Actually the framework does matter as well. What if there is some hidden code that is not optimised or displays benchmarks for every request or some other nonsense? In some cases, every function needs to be scrutinsed.

(11-14-2014, 09:35 AM)Chroma Wrote: [ -> ]I would in general, suggest you plan your architecture in detail and make sure that you have optimized your database and Models as in general, that is where the performance hit will come.

Whilst you are right. Indexes, optimising the query and optimising the php-mysql layer will increase performance.

Actually, you can dismiss the database and connectivity in two circumstances.

1) You have a memcacheD layer for READS and using active writing and not lazy writing.
2) You have a mysql cluster which runs the database in (RAM) memory.

While in general I agree with you, how may companies run PHP webservers delivering tens of millions of ads per day?

Is that really a realistic use case?
If you run a site with millions of hits/ads a day you will not ask about what framework you should use ;o)

i most of all cases the normal server will serve the requests without any trouble. i never had any problems for that kind of task of all my projects and customers (since over 15 years). most trouble will be come with a wrong programming logic or bad sql queries.

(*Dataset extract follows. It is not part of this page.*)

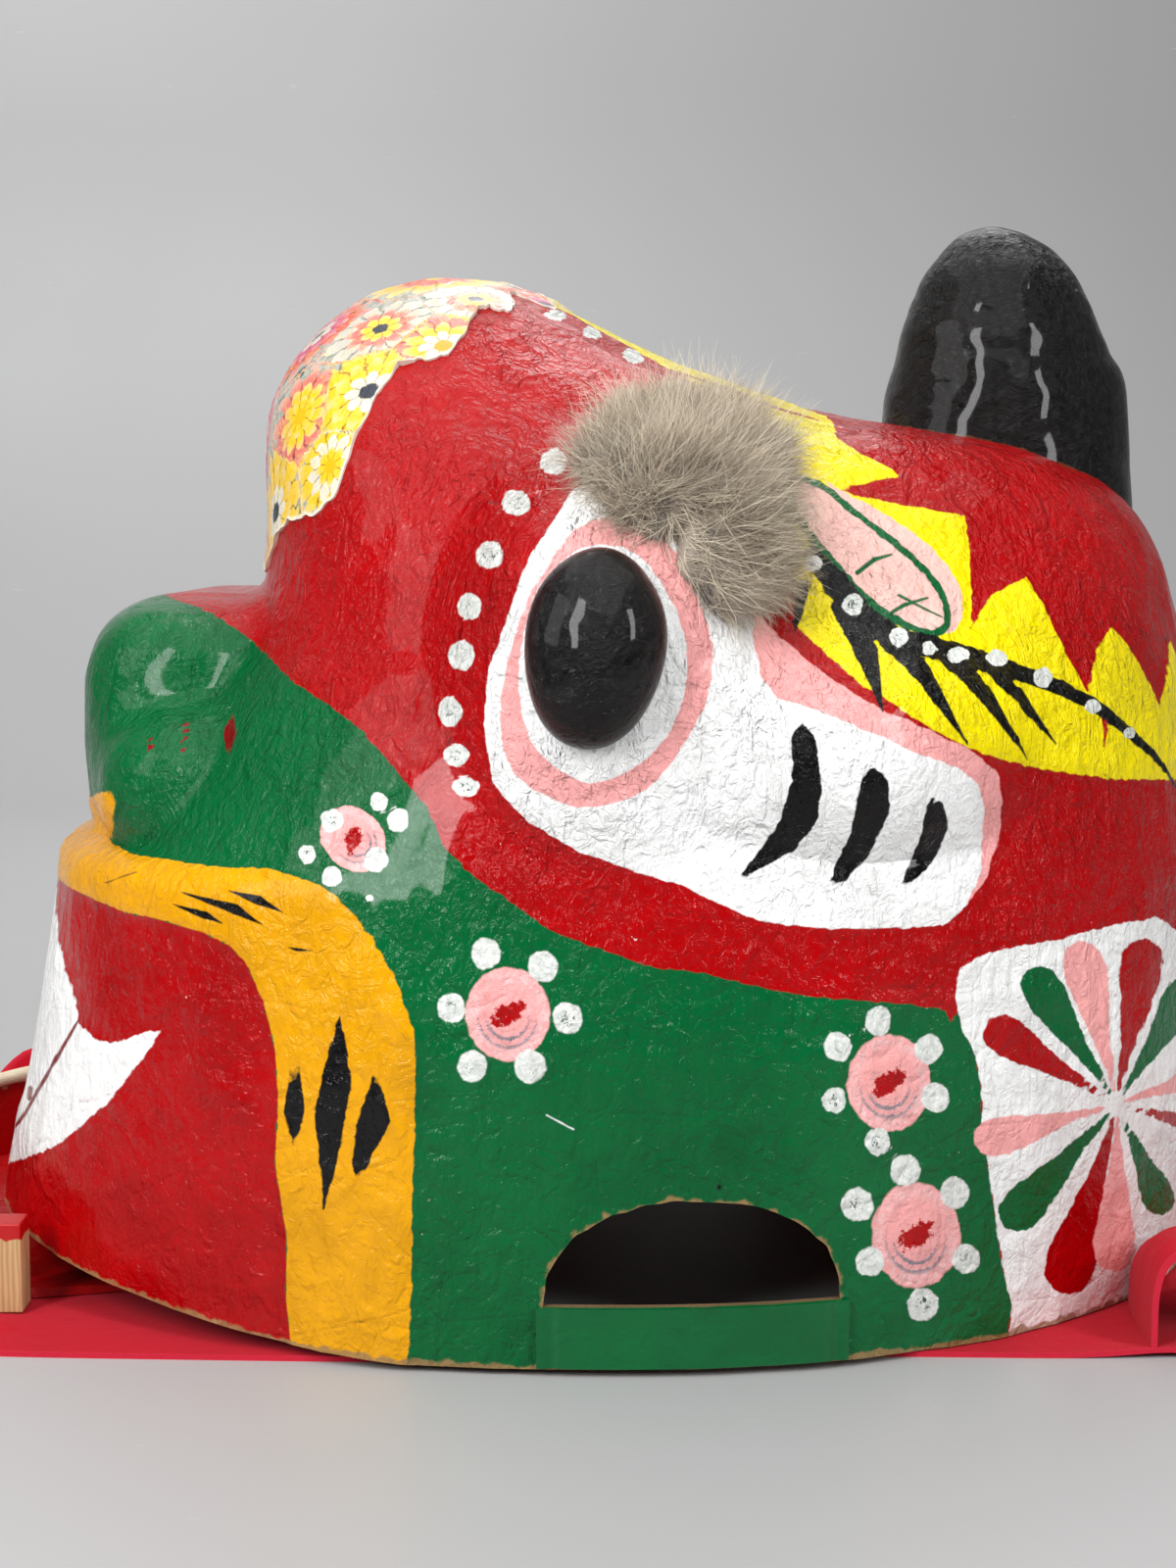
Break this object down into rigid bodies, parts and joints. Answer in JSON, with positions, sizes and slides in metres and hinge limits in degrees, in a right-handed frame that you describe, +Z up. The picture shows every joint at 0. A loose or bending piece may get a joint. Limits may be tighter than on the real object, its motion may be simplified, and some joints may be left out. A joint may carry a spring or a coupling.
{
  "type": "lion dance head",
  "caption": "Hollow papier-mache lion head mask with bulging eyes, fur brows, a horn, a loose lower jaw, hand openings and a felt cape lying round its rim.",
  "frame": {"origin": "on the floor, under the middle of the box round the whole part", "axes": "the face looks along -Y, +Z is up, the lion's left side is +X"},
  "size_m": [0.4084, 0.5976, 0.3905],
  "materials": {
    "papier_mache": "glossy varnished paint in red, green, white, pink, yellow and amber",
    "horn": "glossy black paint",
    "eye_black": "glossy black varnish",
    "fur": "long grey-brown fur on hide",
    "forehead_decal": "printed paper flowers, varnished",
    "jaw_paint": "red paint on papier-mache",
    "jaw_rim": "cream cloth band",
    "wood": "raw wood, red on top",
    "card": "green painted card",
    "body_cloth": "crimson felt"
  },
  "bodies": {
    "root": {"head_shell": "papier_mache", "horn": "horn", "eyeball_left": "eye_black", "eyeball_right": "eye_black", "fur_brow_left": "fur", "fur_brow_right": "fur", "forehead_decal": "forehead_decal", "lower_jaw": "jaw_paint", "jaw_rim": "jaw_rim", "jaw_block_left": "wood", "jaw_block_right": "wood", "opening_sill_left": "card", "opening_sill_right": "card", "body_cloth": "body_cloth", "cape_pleat": "body_cloth"}
  },
  "joints": []
}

For highperformance sites you will have a complete different structure from software to hardware.
Chroma Said:

While in general I agree with you, how may companies run PHP webservers delivering tens of millions of ads per day?

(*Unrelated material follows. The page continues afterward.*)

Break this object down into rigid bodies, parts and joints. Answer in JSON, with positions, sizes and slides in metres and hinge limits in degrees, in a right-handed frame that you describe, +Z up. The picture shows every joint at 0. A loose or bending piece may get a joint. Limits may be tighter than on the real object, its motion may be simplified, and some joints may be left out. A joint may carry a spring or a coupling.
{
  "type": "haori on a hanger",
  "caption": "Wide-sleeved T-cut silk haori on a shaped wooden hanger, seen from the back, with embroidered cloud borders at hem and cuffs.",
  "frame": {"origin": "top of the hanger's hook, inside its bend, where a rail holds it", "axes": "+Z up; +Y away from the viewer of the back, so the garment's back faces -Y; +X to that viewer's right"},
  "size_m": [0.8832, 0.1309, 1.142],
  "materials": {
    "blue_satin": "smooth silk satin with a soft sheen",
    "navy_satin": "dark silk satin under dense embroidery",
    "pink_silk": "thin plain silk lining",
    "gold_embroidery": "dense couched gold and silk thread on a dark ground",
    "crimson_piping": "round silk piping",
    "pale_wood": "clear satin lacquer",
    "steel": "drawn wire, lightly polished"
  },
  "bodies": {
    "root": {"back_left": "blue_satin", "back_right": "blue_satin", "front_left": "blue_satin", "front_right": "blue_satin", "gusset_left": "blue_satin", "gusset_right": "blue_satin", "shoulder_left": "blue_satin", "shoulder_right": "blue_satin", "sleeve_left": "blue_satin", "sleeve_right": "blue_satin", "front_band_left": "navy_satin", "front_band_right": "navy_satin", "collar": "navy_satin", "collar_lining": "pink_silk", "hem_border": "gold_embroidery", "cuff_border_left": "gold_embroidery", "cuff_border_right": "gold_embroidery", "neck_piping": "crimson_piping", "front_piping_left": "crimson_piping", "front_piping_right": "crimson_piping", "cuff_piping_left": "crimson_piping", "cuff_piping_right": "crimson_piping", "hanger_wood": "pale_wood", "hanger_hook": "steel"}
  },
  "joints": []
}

Is that really a realistic use case?

--------

Yes, it is a realistic use case and yes, more companies have millions of requests a day.  More than you know.
I will buy atleast 5 dedicated sever for this project. I expect 1 mil+ unique visitors per day. Will use mongodb as database.
At that scenario, does framework have much impact about speed and loading website?

btw: Have any way to put code into 2 or more severs and make it auto load balance ?

Thank for you recommend.
If performance is really really a concern than my advice would be to go with Native PHP because every framework will add significant time to boot and will add its time accordingly.